Paulo Roberto Cannizzaro: onde está a sociedade organizada brasileira para a nossa transformação social?
A democracia sempre se fortalece na medida em que a sociedade se mobiliza, ela exige verdade e transparência, participação no debate público

C.S Lewis em sua magnífica "Cartas do Inferno" escreveu:
"O maior mal não é feito nos sórdidos antros do crime que Dickens adorava pintar, nem é feito nos campos de concentração ou de trabalho forçado. Neles vemos seu resultado final. Mas ele é concebido e ordenado em escritórios claros, acarpetados, aquecidos e bem iluminados por homens tranquilos com colarinhos brancos e unhas cortadas".
A desvirtuação da política no Brasil contemporâneo é assustadora e tem esse semblante de crimes que vêm sendo cometidos contra o interesse público, referindo-se principalmente ao afastamento dos princípios éticos, republicanos e democráticos que deveriam orientar o centro da atividade política, resultando em desgaste institucional, crise de confiança e desvios de finalidade nas ações do Estado, em todas as dimensões.
Os poderes Judiciário, Legislativo e o Executivo do Brasil, notadamente nos últimos anos, são simplesmente patéticos.

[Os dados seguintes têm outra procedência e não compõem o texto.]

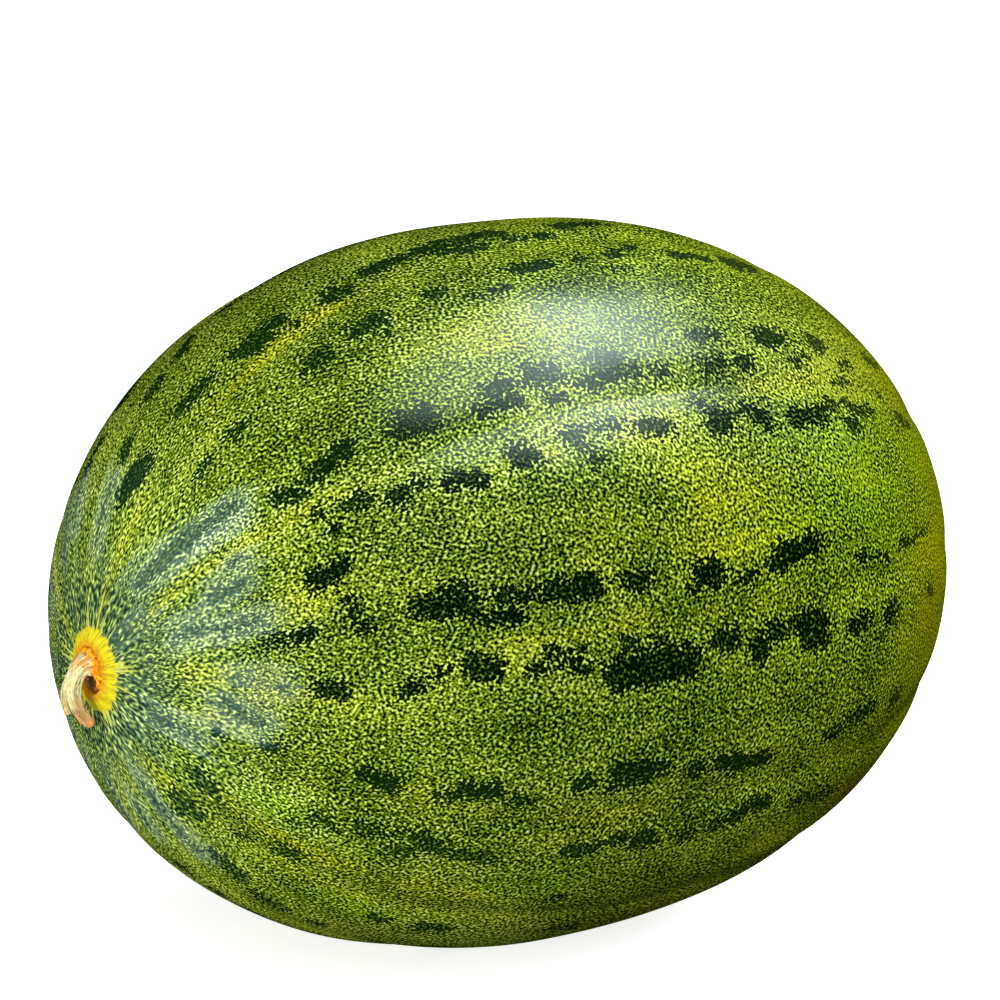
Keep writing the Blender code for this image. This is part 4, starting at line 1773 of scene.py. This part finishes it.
@dataclass(frozen=True)
class SoftSun:
    """A wide light from one side of the sky, even over the whole floor."""

    azimuth: float
    elevation: float
    irradiance: float
    spread: float

    def build(self) -> bpy.types.Object:
        """Hangs the light.

        Returns:
            The light.
        """
        data = bpy.data.lights.new("main", "SUN")
        data.energy = self.irradiance
        data.angle = math.radians(self.spread)
        lamp = hang(data, direction(self.azimuth, self.elevation), Vector())
        lamp.visible_glossy = False
        return lamp


@dataclass
class Studio:
    """Floor, soft light and the camera at the photo's angle."""

    form: FruitForm = field(default_factory=FruitForm)
    azimuth: float = -37.64  # degrees that the picture's right is turned from +X
    elevation: float = 14.23
    distance: float = 0.704
    lens: float = 105.5
    sensor: float = 36.0
    near_clip: float = 0.01
    aim_right: float = -0.00223  # of the fruit's middle, as the photo is framed
    aim_up: float = 0.01848
    floor_size: float = 16.0
    world: Colour = WHITE
    world_strength: float = 0.18
    sun: SoftSun = SoftSun(-118.0, 28.0, 2.05, 60.0)
    boxes: tuple[SoftBox, ...] = (
        SoftBox("window", -4.0, 62.0, 0.9, 0.46, 0.31, 8.0, lights=False, tint=COOL),
        SoftBox("lower_window", -60.0, 56.0, 0.9, 0.38, 0.26, 4.4, lights=False, tint=COOL),
        SoftBox("wash", -70.0, 79.0, 0.9, 0.62, 0.44, 3.6, lights=False, tint=COOL),
        SoftBox("side", 165.0, 2.0, 0.9, 0.6, 0.6, 0.4, lights=False, tint=COOL),
        SoftBox("right", -8.0, 36.0, 1.4, 1.2, 0.9, 8.0, mirrored=False),
        SoftBox("left", -178.0, -6.0, 1.4, 1.2, 0.9, 5.8, mirrored=False),
        SoftBox("above", -130.0, 64.0, 1.4, 0.9, 0.9, 1.1, mirrored=False),
    )

    def camera(self) -> bpy.types.Object:
        """Places the camera.

        Returns:
            The camera.
        """
        back = direction(self.azimuth - 90.0, self.elevation)
        right = direction(self.azimuth, 0.0)
        up = back.cross(right)
        middle = Vector((0.0, 0.0, self.form.middle))
        data = bpy.data.cameras.new("camera")
        data.lens = self.lens
        data.sensor_width = self.sensor
        data.clip_start = self.near_clip
        camera = bpy.data.objects.new("camera", data)
        camera.location = middle + back * self.distance
        look = middle + right * self.aim_right + up * self.aim_up - camera.location
        camera.rotation_euler = look.to_track_quat("-Z", "Y").to_euler()
        bpy.context.scene.collection.objects.link(camera)
        bpy.context.scene.camera = camera
        return camera

    def floor(self) -> bpy.types.Object:
        """Lays the floor.

        Returns:
            The floor.
        """
        mesh = bpy.data.meshes.new("floor")
        work = bmesh.new()
        bmesh.ops.create_grid(work, x_segments=1, y_segments=1, size=self.floor_size / 2)
        work.to_mesh(mesh)
        work.free()
        mesh.materials.append(FloorFinish().material())
        floor = new_piece("floor", mesh)
        floor.visible_glossy = False
        floor.visible_diffuse = False
        floor.visible_shadow = False
        return floor

    def surroundings(self) -> None:
        """Sets the even light from all sides and the plain view of the colours."""
        world = bpy.data.worlds.new("surroundings")
        world.use_nodes = True
        graph = Graph(world.node_tree)
        seen = graph.new("ShaderNodeLightPath", output="Is Camera Ray")
        background = world.node_tree.nodes["Background"]
        background.inputs["Color"].default_value = (*self.world, 1.0)
        graph.feed(background.inputs["Strength"], seen.most(self.world_strength))
        world.cycles_visibility.glossy = False
        bpy.context.scene.world = world
        bpy.context.scene.view_settings.view_transform = "Standard"

    def build(self) -> None:
        """Sets up the whole studio."""
        self.camera()
        self.floor()
        self.surroundings()
        self.sun.build()
        for box in self.boxes:
            box.build(Vector((0.0, 0.0, self.form.middle)))


def main() -> None:
    """Builds the fruit, its stalk and the studio in order."""
    logging.basicConfig(level=logging.INFO, format="%(message)s")
    form = FruitForm()
    for maker in (Fruit(form), StalkStub(form)):
        piece = maker.build()
        LOG.info("%s: %d faces", piece.name, len(piece.data.polygons))
    Studio(form).build()


if __name__ == "__main__":
    main()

O tempo passa, e tudo sugere estar pior. A desvirtuação da política no Brasil manifesta-se por meio de uma corrupção endêmica, personalização das lideranças, enfraquecimento institucional e prevalência de interesses privados ou partidários sobre a pauta de agendas públicas.
Descrédito coletivo
Um desvirtuamento que produz descrença nas instituições, aumento da polarização e dificuldades para avançar em reformas fundamentais para o desenvolvimento do país.
Talvez não seja exagerado identificar que no cenário atual, a política brasileira atravessa uma de suas fases mais turbulentas e de desgastada imagem, nenhuma crença que haja líderes autênticos e melhorias efetivas.
Os últimos anos revelam o comprometimento e o mal funcionamento das instituições democráticas, alimentando um sentimento generalizado de desconfiança da população quanto à classe dirigente.
Presidentes são presos, uns são destronados, outros voltam ao poder depois de acusados de corrupção, e os escândalos se sucedem.
O país se distrai entre tragédias diárias de depravações. E a corrupção tornou-se sistêmica, os escândalos que antes escandalizavam agora são rotineiros e normais.
As últimas novelas do Mensalão e a operação Lava Jato expuseram os complexos esquemas de desvios de recursos públicos e compra de apoio parlamentar, envolvendo políticos de diferentes partidos, empresários influentes e altos funcionários do Estado.
Mas o legado é quase nenhum. Criou-se apenas a sensação de que a corrupção se tornou parte integrante do sistema político e que a punição para os envolvidos depende muito mais de circunstâncias políticas, do que o real julgamento e aplicação da lei.
A personalização da política
Além disso, vê-se a crescente personalização da política. O debate público é concentrado em figuras políticas desgastadas, transformando candidatos em marcas e líderes em celebridades, e deixa-se em prateleiras menores os projetos e as ideias defendidas pela sociedade.
O discurso populista se expandiu, promessas fáceis e retórica emocional, substituindo propostas estruturadas e discussões técnicas, fragilizando a qualidade do debate público. Ademais, é preocupante a fragilidade das instituições.
É cada vez mais comum judicializar temas políticos, transferindo decisões que deveriam pertencer ao Legislativo para os tribunais. Ao mesmo tempo, órgãos de imprensa e entidades de fiscalização sofrem ataques e tentativas de deslegitimação, o que põe em risco um dos pilares da democracia: o controle social do poder.
A máquina pública é utilizada não como instrumento de promoção do bem-estar coletivo, mas como meio de atender aliados políticos e interesses particulares, via distribuição de cargos, e principalmente destinação direcionada de recursos públicos.
Tais práticas aprofundam o descrédito entre governantes e governados, desestimula a participação política consciente, alimenta a sensação de que ações do Estado pouco ou nada dialogam com as reais necessidades da população.
Caminhos possíveis
Por fim, o ambiente político brasileiro é terreno fértil para a radicalização e o embate hostil. A polarização domina o discurso, e a disseminação de notícias falsas contribui para distorcer ainda mais o debate sério, dificultando a construção de consensos e soluções para os problemas nacionais.
Mesmo num quadro tão preocupante, é certo que haja espaços de transformação social.
A democracia sempre se fortalece na medida em que a sociedade se mobiliza, ela exige verdade e transparência, participação no debate público e cobra das instituições o seu papel de vocação constitucional.
Reconhecer e debater a desvirtuação da política é o primeiro passo de possibilidades para o verdadeiro sentido da participação política: a promoção do interesse coletivo e o fortalecimento da cidadania. Mas onde estão os nossos líderes e a sociedade organizada para essa transformação social?